Dr. Lorna Wanosts’a7Williams, Board Chair of the First Peoples’ Cultural Foundation, delivers remarks at the Indigenous circle on higher education at the UNESCO World Higher Education Conference 2022 in Barcelona, Spain. 

During our first Indigenous discussion circle, an amazing B.C. First Nations language teacher and revitalization activist, chuutsqa, shared remarks that were really moving for the entire audience. Everybody was touched by her honesty and clarity around the challenges Indigenous students face in graduate programs. She had such an amazing experience with her master’s program because it was specifically designed with Indigenous students in mind but with her doctoral program, her experience was so different and really challenging.

This young Hesquiaht woman is just so remarkable to me. She learned and became proficient in her nuučaan̓uł language, works with Elders to document it and their knowledge systems, and teaches several nuučaan̓uł/ḥiškʷiiʔatḥ courses. She’s such a capable person, so knowledgeable, and recognized as an expert in Indigenous language revitalization.
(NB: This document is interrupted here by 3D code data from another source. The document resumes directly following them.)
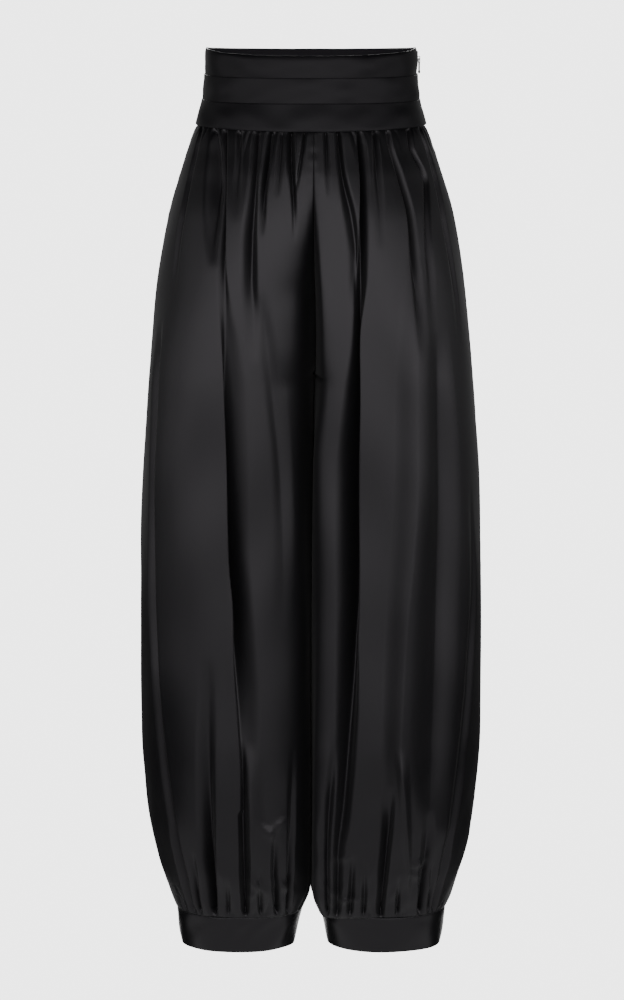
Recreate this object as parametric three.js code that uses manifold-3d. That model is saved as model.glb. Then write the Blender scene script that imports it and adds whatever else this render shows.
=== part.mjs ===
// Wide balloon trousers in black satin: a band of three tucks at the waist, full legs gathered into ankle cuffs,
// and a concealed zip in the wearer's left seam. They are filled out as when worn, with every wall hollow.
// Millimetres. Z is up from the rim of the waistband, -Y is the front and +X is the wearer's left.
import * as THREE from 'three';
import { mergeVertices } from 'three/addons/utils/BufferGeometryUtils.js';
import Module from 'manifold-3d';

const wasm = await Module();
wasm.setup();

// ---------------------------------------------------------------- driving dimensions

const SEAM = 0.3; // clear gap between pieces that are sewn to each other
const LEG_WALL = 1.6;
const FACING_WALL = 1.5;
const TUCK_WALL = 1.2;
const CUFF_WALL = 2.4;
const TAPE_WALL = 1.0;

const WAIST_SEAM_Z = -84; // the gathered legs are sewn to the facing here
const CROTCH_Z = -375;
const CUFF_TOP_Z = -1021;
const CUFF_BOTTOM_Z = -1060;
const WAIST_POWER = 2.2; // how square the waist's oval is, 2 being an ellipse
const CUFF_POWER = 2.1;

// Gathers start shallow at a seam and reach their depth this far from it.
const WAIST_GATHER_REACH = 14;
const CUFF_GATHER_REACH = 24;
const SEAM_GATHER = 0.12; // share of a gather's depth that is left at the seam itself

const SEGMENTS_PER_FOLD = 3;
const WAIST_SEGMENTS = 16;
const CUFF_SEGMENTS = 28;
const RING_SAMPLES = 160;

const ZIP_END_Z = -190;
const TAPE_TOP_Z = -1;
const TAPE_WIDTH = 9;
const COIL_HALF_WIDTH = 2;
const COIL_THICKNESS = 1.6;
const COIL_INSET = SEAM + TAPE_WALL + 0.8; // from the inside of the seam, clear of the slanting tapes
const ZIP_MOUTH = 0.9; // the seam's edges lie this far from its middle beside the slider
const ZIP_MOUTH_Z = -13; // and close below this height
const SEAM_CLOSED_Z = -15;

const SLIDER_INSET = SEAM + TAPE_WALL + 1.1; // from the inside of the seam to the slider's inner plate
const SLIDER_TOP_Z = -1.5;
const SLIDER_BOTTOM_Z = -12.2;
const SLIDER_HALF_WIDTH = 3.4;
const SLIDER_INNER_THICKNESS = 2.6;
const SLIDER_OUTER_THICKNESS = 1.0;
const SLIDER_OUTER_HALF_WIDTH = 2.4;
const SLIDER_NECK = 1.0;
const BRIDGE_TOP_Z = -7.4;
const BRIDGE_HEIGHT = 2.6;
const BRIDGE_BAR = 0.9;
const BRIDGE_WIDTH = 1.2;

const TAB_AXIS_OUT = 0.9; // from the slider's outer face to the middle of the tab
const TAB_AXIS_Z = -10.3;
const TAB_THICKNESS = 1.0;
const TAB_LENGTH = 17.3;
const TAB_EYE_LENGTH = 3.6;
const TAB_EYE_HALF_WIDTH = 0.95;
const TAB_HALF_WIDTH = 1.75;
const TAB_TAPER = 2; // length over which the eye narrows to the shank
const TAB_WAIST_HALF_WIDTH = 1.2;
const TAB_KNOB_RADIUS = 1.9;

// The facing's outer face, as half widths to the side, the front and the back.
const WAIST_OUTLINE = [
  { z: 0, side: 120.4, front: 89.6, back: 89.6 },
  { z: -4, side: 121.6, front: 90.8, back: 90.8 },
  { z: -28, side: 121.6, front: 91.6, back: 91.6 },
  { z: -56, side: 124.2, front: 94, back: 95 },
  { z: -84, side: 130.2, front: 98.5, back: 100 },
];

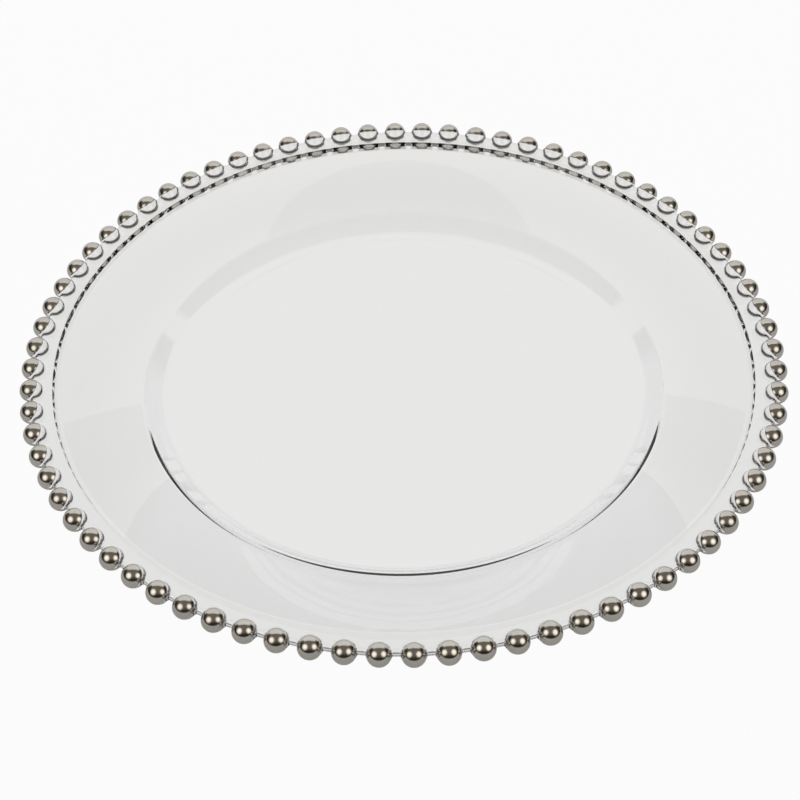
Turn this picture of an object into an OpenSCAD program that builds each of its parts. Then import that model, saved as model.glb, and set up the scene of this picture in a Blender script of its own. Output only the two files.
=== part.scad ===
// Round glass charger plate: a shallow well, a sloping flange and a flat rim band edged with beads.
// Millimetres. +Z is up, the resting face lies on Z = 0 and the Z axis runs through the centre.
// The two driving sizes are the diameter over the beads and the height from the table to the bead tops.
// The glass is one revolved section with true arcs at its corners. Its edge is cut straight from
// bead to bead, and a socket is cut for each bead, so the beads seat in the glass face to face.

/* [Overall] */
// Diameter over the beads
plate_d = 330; // [290:1:370]
// Height from the resting face to the tops of the beads
plate_h = 25; // [22:0.5:34]

/* [Glass] */
// Thickness of the pressed glass in the well and the flange
glass_t = 4.2; // [3:0.1:5.5]
// Diameter of the flat well floor, up to the foot of its wall
well_d = 205; // [160:1:225]
// Width of the sloping well wall, seen from above
wall_w = 11; // [7:0.5:18]
// Height of the well wall
wall_h = 4.6; // [3:0.1:7]
// Radius of the soft corner between the floor and the wall
well_corner_r = 7; // [3:0.5:12]
// Radius of the soft shoulder between the wall and the flange
shoulder_r = 12; // [4:0.5:18]

/* [Rim band] */
// Width of the band, from its inner line to the ring of bead centres
band_w = 9.1; // [6:0.1:14]
// Thickness of the glass under the band's top face
band_t = 4; // [3.4:0.1:6]
// Height of the band's top face above the bead centres
band_over = 1.4; // [0.8:0.1:2.2]
// Rise of the band's top face above the end of the flange
band_step = 1.3; // [0.6:0.1:2.2]
// Run of the slope that carries the rise, the inner part of the band
step_run = 3.7; // [1.8:0.1:4.6]
// Radius where the flange turns up into the band
step_r = 1.2; // [0.4:0.1:2]
// Radius where the slope turns into the band's top face
band_corner_r = 0.9; // [0.3:0.1:1.5]
// Width of the band's flat underside, out to the ring of bead centres
under_flat = 9.6; // [6.5:0.1:12]
// Distance from the ring of bead centres in to the glass edge, midway between two beads
edge_inset = 0; // [0:0.1:1.6]

/* [Beads] */
// Diameter of a silvered bead
bead_d = 9.8; // [8:0.1:11]
// Clear gap between neighbouring beads
bead_gap = 3.4; // [2.8:0.1:5]

/* [Colours] */
// Clear pressed glass
glass_colour = "#dfe4e3";
// Silver lacquer on the beads
silver_colour = "#b9b3a9";

/* [Hidden] */
// The beads are handed out over this many arcs, each one node
bead_arcs = 19;
// How far a rounded corner's web reaches, as a share of the arc's radius
web_share = 1.1;
// Facets of a rounded corner's whole circle, and of the revolved glass
arc_facets = 240;
plate_facets = 152;

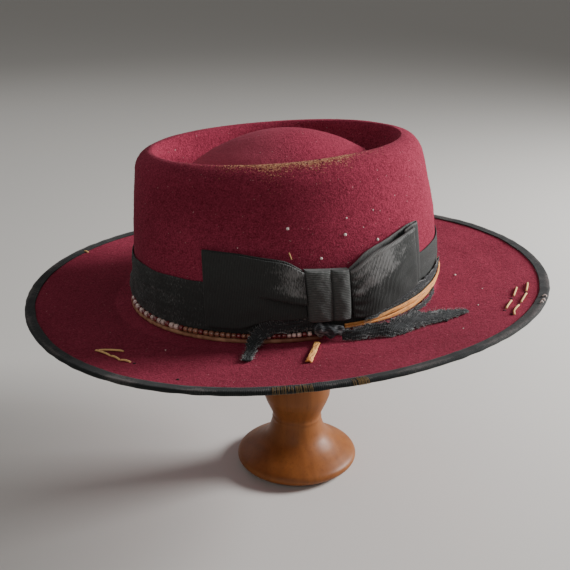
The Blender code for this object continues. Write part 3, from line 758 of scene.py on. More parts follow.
# The binding's section runs over the top, round the edge and under, at the binding's thickness off
# the felt. Puckers push it in and out with a few waves round the hat.
def addBinding():
    theta = np.linspace(-180, 180, bindingLook["around"], endpoint=False)
    turn = theta / 360
    pucker = 0.00009 * ripple(11, turn, turn * 0, 16, 90) + 0.00004 * ripple(12, turn, turn * 0, 10, 24)
    reach = bindingLook["reach"] + 0.00014 * ripple(13, turn, turn * 0, 12, 40)
    half = hat["felt"] / 2 + hat["gap"] + bindingLook["thickness"]
    inside = hat["felt"] / 2 + hat["gap"] * 0.5
    rows = [(-reach * inward, half + 0 * reach) for inward in np.linspace(1, 0, 10)[:-1]]
    for bend in np.radians(np.linspace(90, -90, 13)):
        rows.append(((half + 0.0002) * math.cos(bend) + 0 * reach, half * math.sin(bend) + 0 * reach))
    rows += [(-reach * inward, -half + 0 * reach) for inward in np.linspace(0, 1, 10)[1:]]
    shownRows = len(rows) - 1
    rows += [(-reach * inward, -inside + 0 * reach) for inward in np.linspace(1, 0, 7)]
    rows += [(-reach * inward, inside + 0 * reach) for inward in np.linspace(0, 1, 7)]
    out, up = (np.stack([row[k] for row in rows], 1) for k in (0, 1))
    shown = np.zeros(len(rows))
    shown[1:shownRows] = 1
    swell = 1 + (pucker[:, None] * shown) / half
    wide = theta[:, None]
    share = 1 + out / brimReach(wide)
    x = (hat["brimLength"] / 2 + out * swell) * np.cos(np.radians(wide))
    y = (hat["brimWidth"] / 2 + out * swell) * np.sin(np.radians(wide))
    z = brimRise(wide, np.minimum(share, 1.0)) - hat["felt"] / 2 + up * swell
    sections = toRow(np.stack([x, y, z], -1))
    length = pathLength(sections[:, 15])
    around = np.cumsum(np.hypot(np.gradient(out[0]), np.gradient(up[0])))
    wear = 0.5 + 0.5 * ripple(14, turn, turn * 0, 20, 30)[:, None] + 0 * out
    wear = wear + 0.9 * bell(np.abs(out) + np.abs(up - half), 0.0012)
    mesh = stripMesh("binding", sections, stripUv(length, around), True, {"wear": wear})
    finish = ribbonFinish("binding", bindingLook["colour"], bindingLook["worn"], 0.0011, 0, 0.16)
    piece = addPiece("brim_ribbon_binding", mesh, finish, "binding", "brim_binding")
    flat = (2 * bindingLook["reach"] + 2 * half, float(length[-1]))


addBinding()
print("binding ready")

ribbonLook = {
    "colour": (0.036, 0.038, 0.036),
    "worn": (0.19, 0.19, 0.185),
    "pitch": 0.00098,
    "thickness": 0.0008,
    "overBeads": 0.0024,
    "nubAt": 169,
    "crumpledAt": -172,
    "rubbedAt": -152,
}
ribbonCloth = [ribbonLook[key] for key in ("colour", "worn", "pitch")]


# The band follows the wall with a thin gap. It stands clear of the beads, small creases lift it
# where it is crumpled at the hat's front, and a thick fold, the nub, covers the beads beside it.
def addBand():
    theta = np.linspace(-180, 180, 420, endpoint=False)
    flatShare = np.linspace(0, 1, 24)
    overBeads = smoothStep(-theta, 96, 106) + smoothStep(theta, 0, 12)
    overBeads = overBeads * (1 - 0.8 * bell(theta - ribbonLook["nubAt"], 9))
    foot = (hat["fillet"] + hat["gap"] + ribbonLook["overBeads"] * overBeads)[:, None]
    wide, share = np.meshgrid(theta, flatShare, indexing="ij")
    high = foot + (hat["bandTop"] - foot) * share
    turn = wide / 360
    crumple = bell(turnBetween(wide, ribbonLook["crumpledAt"]), 16)
    lift = 0.00012 * ripple(21, turn, share, 16, 9)
    lift = lift + 0.0007 * crumple * np.abs(ripple(22, turn * 5, share * 2, 10, 7))
    lift = np.clip(lift, -0.0001, 0.0010) * smoothStep(share, 0, 0.2)
    lift = lift * (1 - smoothStep(share, 0.9, 1.0) * 0.6)
    nub = bell(wide - ribbonLook["nubAt"], 8) * (1 - smoothStep(share, 0.38, 0.55))
    lift = lift + 0.0020 * nub * (1 + 0.3 * ripple(25, turn * 6, share * 2, 8, 6))
    edge = 0.0003 * ripple(23, turn, share * 0, 10, 20) * (share > 0.98)
    middle = onHat(wide, hat["gap"] + hat["bandThickness"] / 2 + lift, high + edge)
    sections = toRow(clothSections(middle, ribbonLook["thickness"], True))
    length = pathLength(middle[:, 10])
    wear = 0.35 + 0.3 * ripple(24, turn, share, 14, 6) + 0.6 * crumple + 1.2 * nub
    wear = wear + 0.8 * bell(wide - ribbonLook["rubbedAt"], 18)
    uv = bothSides(stripUv(length, flatShare * hat["bandTop"]))
    mesh = stripMesh("band", sections, uv, True, {"wear": bothSides(wear)})
    finish = ribbonFinish("ribbonBand", *ribbonCloth, 0, 0.10)
    piece = addPiece("crown_ribbon_band", mesh, finish, "ribbon", "ribbon_band")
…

And yet it’s disappointing that even such a determined, accomplished Indigenous female scholar and language advocate can experience such challenges in higher education. Her experiences show that post-secondary structures and systems are just not meeting our needs as Indigenous Peoples and that needs to change.

Our delegation’s job at WHEC2022 was to try to shift this by highlighting the critical gaps and needed system transformations. The culmination of our discussions across the Indigenous-led events at the conference will be a report to UNESCO containing solutions for reinventing higher education for and with Indigenous Peoples.

It’s my hope that with my words and those of my fellow delegates, we’ll start to see concrete shifts in the academy, creating more pathways to higher learning for generations of Indigenous people to come.